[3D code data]
** begin **

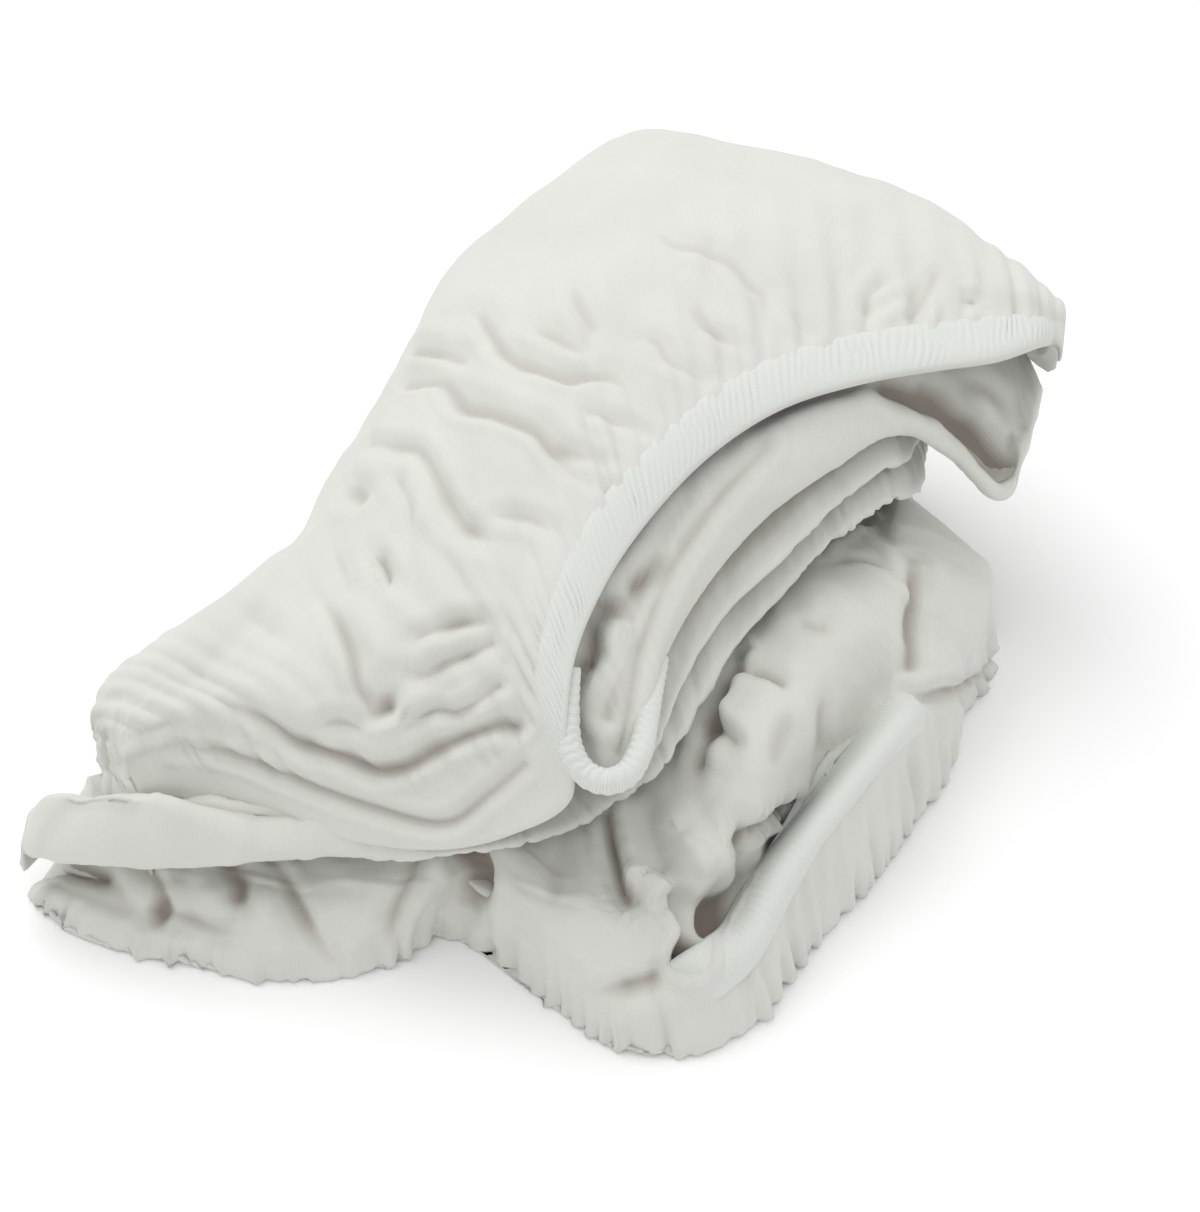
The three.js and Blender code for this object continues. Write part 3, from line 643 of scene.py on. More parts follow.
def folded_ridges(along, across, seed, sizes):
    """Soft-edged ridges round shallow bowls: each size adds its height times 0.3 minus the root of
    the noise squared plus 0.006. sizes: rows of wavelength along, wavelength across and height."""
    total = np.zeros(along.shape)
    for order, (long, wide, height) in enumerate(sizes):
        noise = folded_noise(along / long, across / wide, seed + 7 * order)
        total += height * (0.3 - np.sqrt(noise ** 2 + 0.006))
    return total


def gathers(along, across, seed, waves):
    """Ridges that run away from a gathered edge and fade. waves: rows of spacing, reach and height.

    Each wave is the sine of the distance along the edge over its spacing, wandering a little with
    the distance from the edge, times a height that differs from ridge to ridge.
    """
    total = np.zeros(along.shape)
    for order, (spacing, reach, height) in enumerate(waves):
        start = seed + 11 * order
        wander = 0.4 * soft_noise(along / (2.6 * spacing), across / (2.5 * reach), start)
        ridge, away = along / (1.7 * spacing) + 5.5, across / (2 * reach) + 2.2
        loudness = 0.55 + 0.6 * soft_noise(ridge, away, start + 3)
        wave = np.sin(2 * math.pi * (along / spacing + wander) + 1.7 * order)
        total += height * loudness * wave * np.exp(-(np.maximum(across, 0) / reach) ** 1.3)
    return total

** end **
** begin **

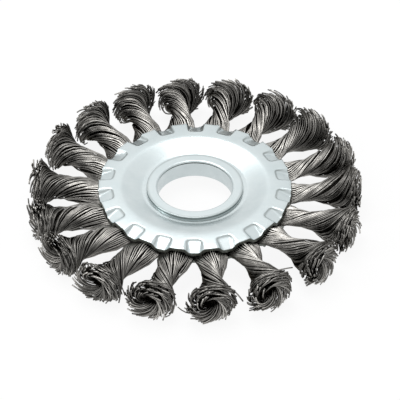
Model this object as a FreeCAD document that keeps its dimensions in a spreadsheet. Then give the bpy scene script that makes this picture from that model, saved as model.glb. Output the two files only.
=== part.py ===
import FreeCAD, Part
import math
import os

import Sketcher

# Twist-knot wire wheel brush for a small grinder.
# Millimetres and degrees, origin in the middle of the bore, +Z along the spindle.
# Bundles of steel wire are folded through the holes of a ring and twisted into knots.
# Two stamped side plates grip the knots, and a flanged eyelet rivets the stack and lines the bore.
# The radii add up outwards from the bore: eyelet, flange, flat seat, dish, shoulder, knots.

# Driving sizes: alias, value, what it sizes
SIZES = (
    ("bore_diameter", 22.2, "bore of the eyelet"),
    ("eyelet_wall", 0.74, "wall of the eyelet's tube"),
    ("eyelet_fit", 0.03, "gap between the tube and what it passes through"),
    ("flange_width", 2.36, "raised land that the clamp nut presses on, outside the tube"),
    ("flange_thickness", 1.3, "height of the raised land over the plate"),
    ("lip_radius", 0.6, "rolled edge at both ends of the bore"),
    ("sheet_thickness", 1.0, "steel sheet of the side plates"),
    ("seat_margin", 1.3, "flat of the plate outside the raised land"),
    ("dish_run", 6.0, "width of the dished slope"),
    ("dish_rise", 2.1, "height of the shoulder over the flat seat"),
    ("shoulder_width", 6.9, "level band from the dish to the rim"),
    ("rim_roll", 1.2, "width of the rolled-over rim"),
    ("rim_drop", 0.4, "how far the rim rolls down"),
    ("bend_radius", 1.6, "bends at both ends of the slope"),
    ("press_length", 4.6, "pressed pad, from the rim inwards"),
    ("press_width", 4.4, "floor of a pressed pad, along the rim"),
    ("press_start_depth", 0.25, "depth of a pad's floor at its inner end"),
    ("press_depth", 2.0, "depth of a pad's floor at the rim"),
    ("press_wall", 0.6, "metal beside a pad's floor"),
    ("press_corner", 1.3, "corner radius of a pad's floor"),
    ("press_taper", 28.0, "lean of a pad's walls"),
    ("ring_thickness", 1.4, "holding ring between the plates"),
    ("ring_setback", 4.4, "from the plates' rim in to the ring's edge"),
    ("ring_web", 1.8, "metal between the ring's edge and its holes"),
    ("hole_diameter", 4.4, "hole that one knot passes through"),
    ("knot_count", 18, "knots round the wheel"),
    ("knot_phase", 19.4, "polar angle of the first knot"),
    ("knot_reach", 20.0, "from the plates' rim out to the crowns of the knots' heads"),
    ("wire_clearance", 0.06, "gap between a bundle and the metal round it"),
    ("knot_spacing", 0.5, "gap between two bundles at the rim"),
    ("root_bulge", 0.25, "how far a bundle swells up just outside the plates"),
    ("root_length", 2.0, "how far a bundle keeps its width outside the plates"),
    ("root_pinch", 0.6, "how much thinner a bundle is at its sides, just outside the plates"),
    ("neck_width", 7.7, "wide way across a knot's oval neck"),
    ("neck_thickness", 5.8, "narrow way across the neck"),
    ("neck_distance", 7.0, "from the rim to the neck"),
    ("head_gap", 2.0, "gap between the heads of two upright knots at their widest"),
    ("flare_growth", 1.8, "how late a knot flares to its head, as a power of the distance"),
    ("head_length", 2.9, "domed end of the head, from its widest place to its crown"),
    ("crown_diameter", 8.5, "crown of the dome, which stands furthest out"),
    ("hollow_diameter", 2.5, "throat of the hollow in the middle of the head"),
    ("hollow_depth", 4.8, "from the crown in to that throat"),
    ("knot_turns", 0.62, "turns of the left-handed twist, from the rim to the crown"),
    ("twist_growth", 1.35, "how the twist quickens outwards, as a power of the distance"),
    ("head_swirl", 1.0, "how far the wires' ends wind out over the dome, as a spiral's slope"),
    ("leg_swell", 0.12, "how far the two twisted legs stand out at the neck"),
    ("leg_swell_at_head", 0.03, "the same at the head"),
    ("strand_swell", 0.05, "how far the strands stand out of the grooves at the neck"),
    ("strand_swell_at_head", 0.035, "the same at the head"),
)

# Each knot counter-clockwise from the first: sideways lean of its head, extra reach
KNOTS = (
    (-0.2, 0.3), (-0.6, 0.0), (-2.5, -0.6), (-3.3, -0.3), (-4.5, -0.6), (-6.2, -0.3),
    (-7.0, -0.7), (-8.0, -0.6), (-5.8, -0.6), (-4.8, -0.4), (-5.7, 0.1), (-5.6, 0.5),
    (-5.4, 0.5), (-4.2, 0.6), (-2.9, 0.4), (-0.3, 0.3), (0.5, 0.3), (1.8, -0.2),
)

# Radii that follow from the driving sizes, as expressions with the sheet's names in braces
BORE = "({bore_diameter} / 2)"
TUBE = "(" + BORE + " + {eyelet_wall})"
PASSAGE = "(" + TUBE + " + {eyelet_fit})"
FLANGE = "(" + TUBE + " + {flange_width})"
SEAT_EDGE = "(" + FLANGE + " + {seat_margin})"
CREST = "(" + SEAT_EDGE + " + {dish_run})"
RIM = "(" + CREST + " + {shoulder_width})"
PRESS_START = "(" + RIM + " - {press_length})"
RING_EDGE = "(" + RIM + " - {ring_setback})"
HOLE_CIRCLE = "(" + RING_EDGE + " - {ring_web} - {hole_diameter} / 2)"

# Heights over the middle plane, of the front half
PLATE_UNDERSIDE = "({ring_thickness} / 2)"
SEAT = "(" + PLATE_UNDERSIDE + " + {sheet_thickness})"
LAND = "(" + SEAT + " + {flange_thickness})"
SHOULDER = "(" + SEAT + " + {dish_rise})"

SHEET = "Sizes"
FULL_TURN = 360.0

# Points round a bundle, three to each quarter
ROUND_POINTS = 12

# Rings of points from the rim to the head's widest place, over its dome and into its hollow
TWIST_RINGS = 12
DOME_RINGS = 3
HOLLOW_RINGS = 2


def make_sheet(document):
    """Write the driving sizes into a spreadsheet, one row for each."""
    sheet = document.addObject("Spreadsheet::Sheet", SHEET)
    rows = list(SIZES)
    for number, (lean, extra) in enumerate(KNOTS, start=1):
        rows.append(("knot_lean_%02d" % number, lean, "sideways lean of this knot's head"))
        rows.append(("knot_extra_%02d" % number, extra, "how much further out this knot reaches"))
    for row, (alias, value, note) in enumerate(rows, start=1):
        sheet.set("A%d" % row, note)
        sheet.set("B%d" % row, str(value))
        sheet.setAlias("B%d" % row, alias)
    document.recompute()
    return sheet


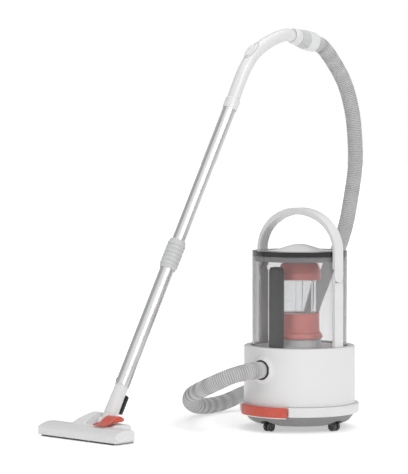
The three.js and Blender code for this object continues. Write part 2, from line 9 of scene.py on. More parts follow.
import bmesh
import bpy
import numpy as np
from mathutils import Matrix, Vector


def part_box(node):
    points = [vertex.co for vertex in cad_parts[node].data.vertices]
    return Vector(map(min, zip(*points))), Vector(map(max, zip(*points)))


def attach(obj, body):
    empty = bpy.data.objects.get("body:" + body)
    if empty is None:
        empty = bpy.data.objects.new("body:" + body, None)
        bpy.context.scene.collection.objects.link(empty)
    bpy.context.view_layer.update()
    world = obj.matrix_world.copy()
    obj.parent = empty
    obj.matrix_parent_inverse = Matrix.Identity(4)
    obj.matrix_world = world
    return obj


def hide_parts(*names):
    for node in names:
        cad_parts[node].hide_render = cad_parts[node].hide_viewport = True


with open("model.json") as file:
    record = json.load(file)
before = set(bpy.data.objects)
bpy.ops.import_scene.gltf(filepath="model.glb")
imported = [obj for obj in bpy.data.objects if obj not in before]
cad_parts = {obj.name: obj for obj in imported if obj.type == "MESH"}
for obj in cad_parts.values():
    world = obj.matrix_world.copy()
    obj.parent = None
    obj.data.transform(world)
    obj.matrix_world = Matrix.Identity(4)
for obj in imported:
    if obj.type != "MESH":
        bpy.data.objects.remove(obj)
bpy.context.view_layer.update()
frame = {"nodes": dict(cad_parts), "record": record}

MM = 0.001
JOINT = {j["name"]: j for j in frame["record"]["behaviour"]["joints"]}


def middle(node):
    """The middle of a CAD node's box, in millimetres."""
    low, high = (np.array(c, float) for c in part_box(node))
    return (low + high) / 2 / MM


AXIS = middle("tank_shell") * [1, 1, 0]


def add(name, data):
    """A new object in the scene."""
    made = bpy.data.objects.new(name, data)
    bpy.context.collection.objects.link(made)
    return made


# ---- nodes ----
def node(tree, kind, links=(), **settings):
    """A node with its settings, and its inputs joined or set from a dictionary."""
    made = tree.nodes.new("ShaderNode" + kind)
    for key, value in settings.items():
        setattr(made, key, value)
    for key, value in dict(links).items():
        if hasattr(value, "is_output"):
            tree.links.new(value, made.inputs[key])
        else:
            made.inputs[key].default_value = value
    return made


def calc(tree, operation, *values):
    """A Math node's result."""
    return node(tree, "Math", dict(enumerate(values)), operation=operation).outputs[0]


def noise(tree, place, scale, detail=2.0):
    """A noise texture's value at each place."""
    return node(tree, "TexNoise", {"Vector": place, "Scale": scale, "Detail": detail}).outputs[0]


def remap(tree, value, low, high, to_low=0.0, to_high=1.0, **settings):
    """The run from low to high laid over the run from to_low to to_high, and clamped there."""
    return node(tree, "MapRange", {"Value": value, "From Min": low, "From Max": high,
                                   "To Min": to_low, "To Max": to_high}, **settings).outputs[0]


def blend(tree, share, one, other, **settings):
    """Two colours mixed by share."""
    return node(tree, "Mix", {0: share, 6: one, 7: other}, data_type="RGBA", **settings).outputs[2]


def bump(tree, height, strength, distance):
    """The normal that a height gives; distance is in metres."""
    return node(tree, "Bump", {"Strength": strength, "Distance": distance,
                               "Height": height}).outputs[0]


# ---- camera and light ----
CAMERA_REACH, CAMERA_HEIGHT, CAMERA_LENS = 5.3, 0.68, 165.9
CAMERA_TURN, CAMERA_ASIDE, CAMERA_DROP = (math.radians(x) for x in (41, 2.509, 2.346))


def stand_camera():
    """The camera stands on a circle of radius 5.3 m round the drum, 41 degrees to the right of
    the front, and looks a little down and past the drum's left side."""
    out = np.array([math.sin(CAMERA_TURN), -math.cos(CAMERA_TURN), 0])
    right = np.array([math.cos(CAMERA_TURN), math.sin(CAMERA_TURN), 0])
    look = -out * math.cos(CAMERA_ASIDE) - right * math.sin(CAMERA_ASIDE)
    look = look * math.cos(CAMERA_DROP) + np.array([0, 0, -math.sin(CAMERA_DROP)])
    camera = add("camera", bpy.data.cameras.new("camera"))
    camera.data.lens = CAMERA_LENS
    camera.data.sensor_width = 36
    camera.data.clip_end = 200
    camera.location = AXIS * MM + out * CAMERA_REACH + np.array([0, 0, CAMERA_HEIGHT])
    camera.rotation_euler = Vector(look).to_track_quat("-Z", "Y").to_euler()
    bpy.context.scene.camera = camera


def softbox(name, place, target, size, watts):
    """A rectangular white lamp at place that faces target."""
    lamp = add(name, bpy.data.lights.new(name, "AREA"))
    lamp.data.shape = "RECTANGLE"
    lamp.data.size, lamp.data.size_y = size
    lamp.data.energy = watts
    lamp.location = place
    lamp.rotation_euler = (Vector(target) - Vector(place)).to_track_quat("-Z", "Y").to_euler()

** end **

Copy out exactly the lines from the one containing "Model this object" to the one containing "import Sketcher", both ends inclusive.

Model this object as a FreeCAD document that keeps its dimensions in a spreadsheet. Then give the bpy scene script that makes this picture from that model, saved as model.glb. Output the two files only.
=== part.py ===
import FreeCAD, Part
import math
import os

import Sketcher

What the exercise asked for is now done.